Posts tagged long island life
Prepositions
Besides the caricaturistic accents I encounter on a daily basis, there’s one other language-related oddity that I’ve noticed since I moved out to Long Island. I notice that when people talk about where they live, more often than I not, I hear them say, “I live IN Long Island,” as if it’s a town or city or some sort of collectively-identified place.
Being a person who cares about grammar (a.k.a. the most annoying kind of human around), I find myself wondering if I’m just thinking about it wrong or if there really is a correct way to talk about living in a place like Long Island.
In my head, I think “I live ON Long Island, but I live IN a small town on the North coast.” I can’t think of another island where that seems correct. You don’t live on Greenland. Or on Madagascar. Or on Maui. You live in them. But somehow that seems different, because those places have a large unifying governing/physical presence.
Am I wrong? Is there another island you might live on instead of in?
It’s worth getting up early.
Sometimes living on Long Island feels like you get the worst of both urban life (high rents, lots of laundromats) and suburban life (very few food deliveries, huge box stores and strip malls everywhere), but I always have to remind myself that it also comes with the absolute best parts of rural/seaside life (farm stands, the ocean is a quick trip away, most of my driving takes place through the Pine Barrens). So, yeah, worth it.
Yesterday my work buddy Erin took me on a lunchtime adventure. Just a few minutes from the section of the lab where all the buildings are, you can find really lush wooded areas. We went for a stroll through the trees down by the river, exclaimed over racoon tracks in the mud, whistled at the birds, and even found a turtle shell that some little critter had finished eating out of recently. It was gloriously warm and I kept looking around sort of astonished that Brookhaven’s lab site has so much nature just right down the road from my office building. I’ll definitely be going back on my lunch break from time to time.
Mini-Moments from Friendship Beach
Tonight at the beach I witnessed some really great moments:
- A family was hanging out just kicking rocks and digging in the sand near the beach entrance. One of the little girls had gotten into Mom’s purse without anyone noticing and she was crouching down on her heels, holding a mirror up to her face, and smearing bright red lipstick all over her mouth. Her red, curly hair was waving in the wind and the whole look was so overly adult for a 6-year-old that I had to bite my lip to stop myself laughing at her cuteness.
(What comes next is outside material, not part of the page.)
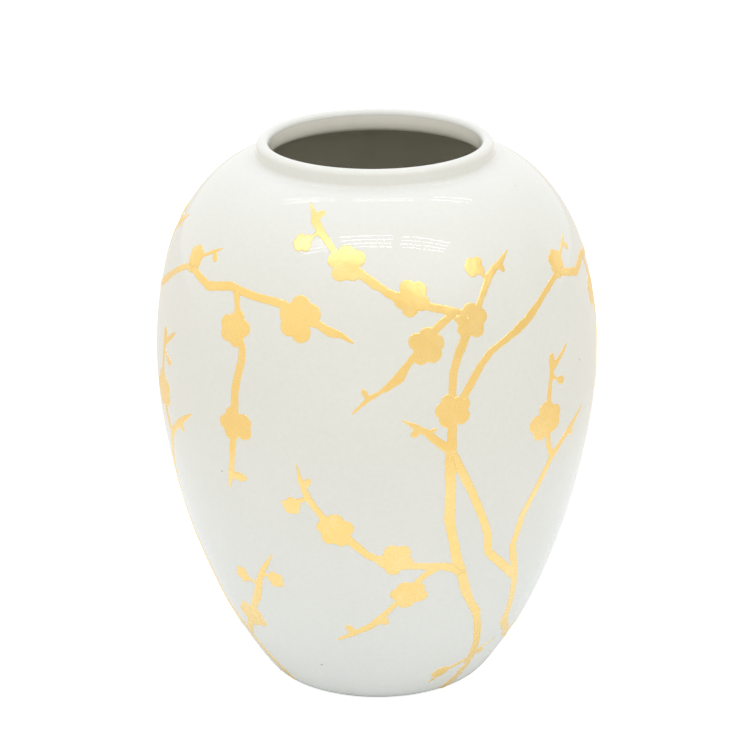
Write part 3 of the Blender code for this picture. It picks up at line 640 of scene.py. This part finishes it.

- There are always people fishing in the Sound. I’m not sure what they catch, but it’s a popular activity at the beach near my house. Usually they’re older men with lots of gear. As I was walking down the beach, I saw two people at the waterline with poles and assumed they were an older guy and his son or something, but as I got closer, it turned out to be a young guy who’d brought his girlfriend down there for a date. He was patiently explaining to her how to throw out the line and read the water. It looked like the kind of evening that would charm me if I were on that date.
- Another set of young girls were on the beach with their mother and they found a live crab walking out of the water. They absolutely shrieked with delight. I remember being that way as a kid, and I still feel that crazy excitement at little things like that, but I don’t scream about it out loud anymore. I should remember to do that from time to time.
Adjustments
Living on Long Island is a huge change from my life over the past few years. Portland, London, DC, Chicago, Boston…nothing is like this island. I don’t really have the words to describe it very well yet, but I’ll just share these few observations I’ve made and quotes I’ve overheard in the past few days:
- I got a mani/pedi the other day and in the few hours I was in the salon, I was the ONLY person who didn’t get fake nails put on. When I told them I just wanted polish, the dude doing my nails looked at me really funny.
- People are far nicer than I thought they’d be. Like, they might beat the Midwesterners in niceness. EXCEPT ON THE ROAD. THEY ARE TERRORS ON THE ROAD HERE.
- Overheard in the grocery store: Dad 1: ”You took him to a Mets game? Talk about terrible parenting.” Dad 2, hanging his head: “I know, man. I know.”
- A realtor giving me driving directions to a cottage I was viewing: “The sign is on the left, but the street is on the right … (sigh) … Welcome to Long Island, where very little makes sense.”